Send back all the data below, exactly as given.

• [Source material]
▶
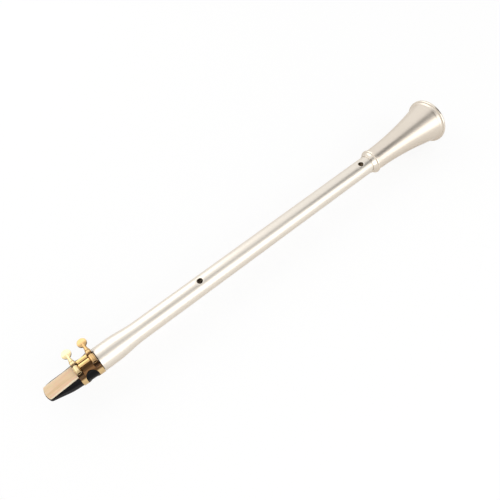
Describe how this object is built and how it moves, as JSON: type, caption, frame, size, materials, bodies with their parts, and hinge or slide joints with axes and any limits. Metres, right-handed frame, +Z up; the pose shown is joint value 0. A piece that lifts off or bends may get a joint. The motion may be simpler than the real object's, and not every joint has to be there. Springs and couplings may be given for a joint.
{
  "type": "pocket saxophone",
  "caption": "Straight pocket saxophone: plated tube with finger holes, push-on bell, black mouthpiece with cane reed and a brass two-screw ligature.",
  "frame": {"origin": "centre of the bounding box at its base, which is the lowest point of the bell's rim", "axes": "+X along the bore from the mouthpiece to the bell, +Z up through the reed and the thumb hole, +Y towards the heads of the thumb screws"},
  "size_m": [0.4592, 0.047, 0.047],
  "materials": {
    "satin_nickel": "satin nickel plate on brass",
    "plated_rim": "brighter nickel plate on brass",
    "gold_lacquer": "polished, clear gold lacquer",
    "black_hard_rubber": "polished black",
    "cane": "bare cane",
    "cork": "greased cork"
  },
  "bodies": {
    "tube": {"body_tube": "satin_nickel"},
    "bell": {"bell": "satin_nickel", "bell_ferrule": "plated_rim", "bell_rim_ring": "plated_rim"},
    "cork": {"tenon_cork": "cork"},
    "mouthpiece": {"mouthpiece": "black_hard_rubber"},
    "reed": {"reed": "cane"},
    "ligature": {"ligature_band": "gold_lacquer", "head_side_rail": "gold_lacquer", "tail_side_rail": "gold_lacquer", "front_head_post": "gold_lacquer", "front_tail_post": "gold_lacquer", "rear_head_post": "gold_lacquer", "rear_tail_post": "gold_lacquer"},
    "front_screw": {"front_thumb_screw": "gold_lacquer"},
    "rear_screw": {"rear_thumb_screw": "gold_lacquer"}
  },
  "joints": [
    {"name": "bell_pull", "type": "slide", "parent": "tube", "child": "bell", "axis": [1, 0, 0], "range_m": [0, 0.022]},
    {"name": "mouthpiece_pull", "type": "slide", "parent": "tube", "child": "cork", "axis": [-1, 0, 0], "range_m": [0, 0.02]},
    {"name": "mouthpiece_turn", "type": "hinge", "parent": "cork", "child": "mouthpiece", "pos_m": [-0.17405, 0, 0.0235], "axis": [1, 0, 0], "continuous": true},
    {"name": "reed_slide", "type": "slide", "parent": "mouthpiece", "child": "reed", "axis": [-0.9983, 0, -0.0576], "range_m": [0, 0.047]},
    {"name": "ligature_slide", "type": "slide", "parent": "mouthpiece", "child": "ligature", "axis": [-1, 0, 0], "range_m": [0, 0.05]},
    {"name": "front_screw_turn", "type": "hinge", "parent": "ligature", "child": "front_screw", "pos_m": [-0.19925, 0, 0.03672], "axis": [0, 1, 0], "continuous": true},
    {"name": "rear_screw_turn", "type": "hinge", "parent": "ligature", "child": "rear_screw", "pos_m": [-0.18455, 0, 0.03728], "axis": [0, 1, 0], "continuous": true}
  ]
}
◀
• [Reply]
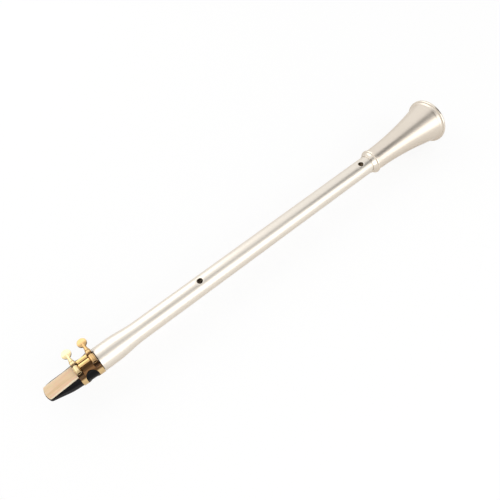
Describe how this object is built and how it moves, as JSON: type, caption, frame, size, materials, bodies with their parts, and hinge or slide joints with axes and any limits. Metres, right-handed frame, +Z up; the pose shown is joint value 0. A piece that lifts off or bends may get a joint. The motion may be simpler than the real object's, and not every joint has to be there. Springs and couplings may be given for a joint.
{
  "type": "pocket saxophone",
  "caption": "Straight pocket saxophone: plated tube with finger holes, push-on bell, black mouthpiece with cane reed and a brass two-screw ligature.",
  "frame": {"origin": "centre of the bounding box at its base, which is the lowest point of the bell's rim", "axes": "+X along the bore from the mouthpiece to the bell, +Z up through the reed and the thumb hole, +Y towards the heads of the thumb screws"},
  "size_m": [0.4592, 0.047, 0.047],
  "materials": {
    "satin_nickel": "satin nickel plate on brass",
    "plated_rim": "brighter nickel plate on brass",
    "gold_lacquer": "polished, clear gold lacquer",
    "black_hard_rubber": "polished black",
    "cane": "bare cane",
    "cork": "greased cork"
  },
  "bodies": {
    "tube": {"body_tube": "satin_nickel"},
    "bell": {"bell": "satin_nickel", "bell_ferrule": "plated_rim", "bell_rim_ring": "plated_rim"},
    "cork": {"tenon_cork": "cork"},
    "mouthpiece": {"mouthpiece": "black_hard_rubber"},
    "reed": {"reed": "cane"},
    "ligature": {"ligature_band": "gold_lacquer", "head_side_rail": "gold_lacquer", "tail_side_rail": "gold_lacquer", "front_head_post": "gold_lacquer", "front_tail_post": "gold_lacquer", "rear_head_post": "gold_lacquer", "rear_tail_post": "gold_lacquer"},
    "front_screw": {"front_thumb_screw": "gold_lacquer"},
    "rear_screw": {"rear_thumb_screw": "gold_lacquer"}
  },
  "joints": [
    {"name": "bell_pull", "type": "slide", "parent": "tube", "child": "bell", "axis": [1, 0, 0], "range_m": [0, 0.022]},
    {"name": "mouthpiece_pull", "type": "slide", "parent": "tube", "child": "cork", "axis": [-1, 0, 0], "range_m": [0, 0.02]},
    {"name": "mouthpiece_turn", "type": "hinge", "parent": "cork", "child": "mouthpiece", "pos_m": [-0.17405, 0, 0.0235], "axis": [1, 0, 0], "continuous": true},
    {"name": "reed_slide", "type": "slide", "parent": "mouthpiece", "child": "reed", "axis": [-0.9983, 0, -0.0576], "range_m": [0, 0.047]},
    {"name": "ligature_slide", "type": "slide", "parent": "mouthpiece", "child": "ligature", "axis": [-1, 0, 0], "range_m": [0, 0.05]},
    {"name": "front_screw_turn", "type": "hinge", "parent": "ligature", "child": "front_screw", "pos_m": [-0.19925, 0, 0.03672], "axis": [0, 1, 0], "continuous": true},
    {"name": "rear_screw_turn", "type": "hinge", "parent": "ligature", "child": "rear_screw", "pos_m": [-0.18455, 0, 0.03728], "axis": [0, 1, 0], "continuous": true}
  ]
}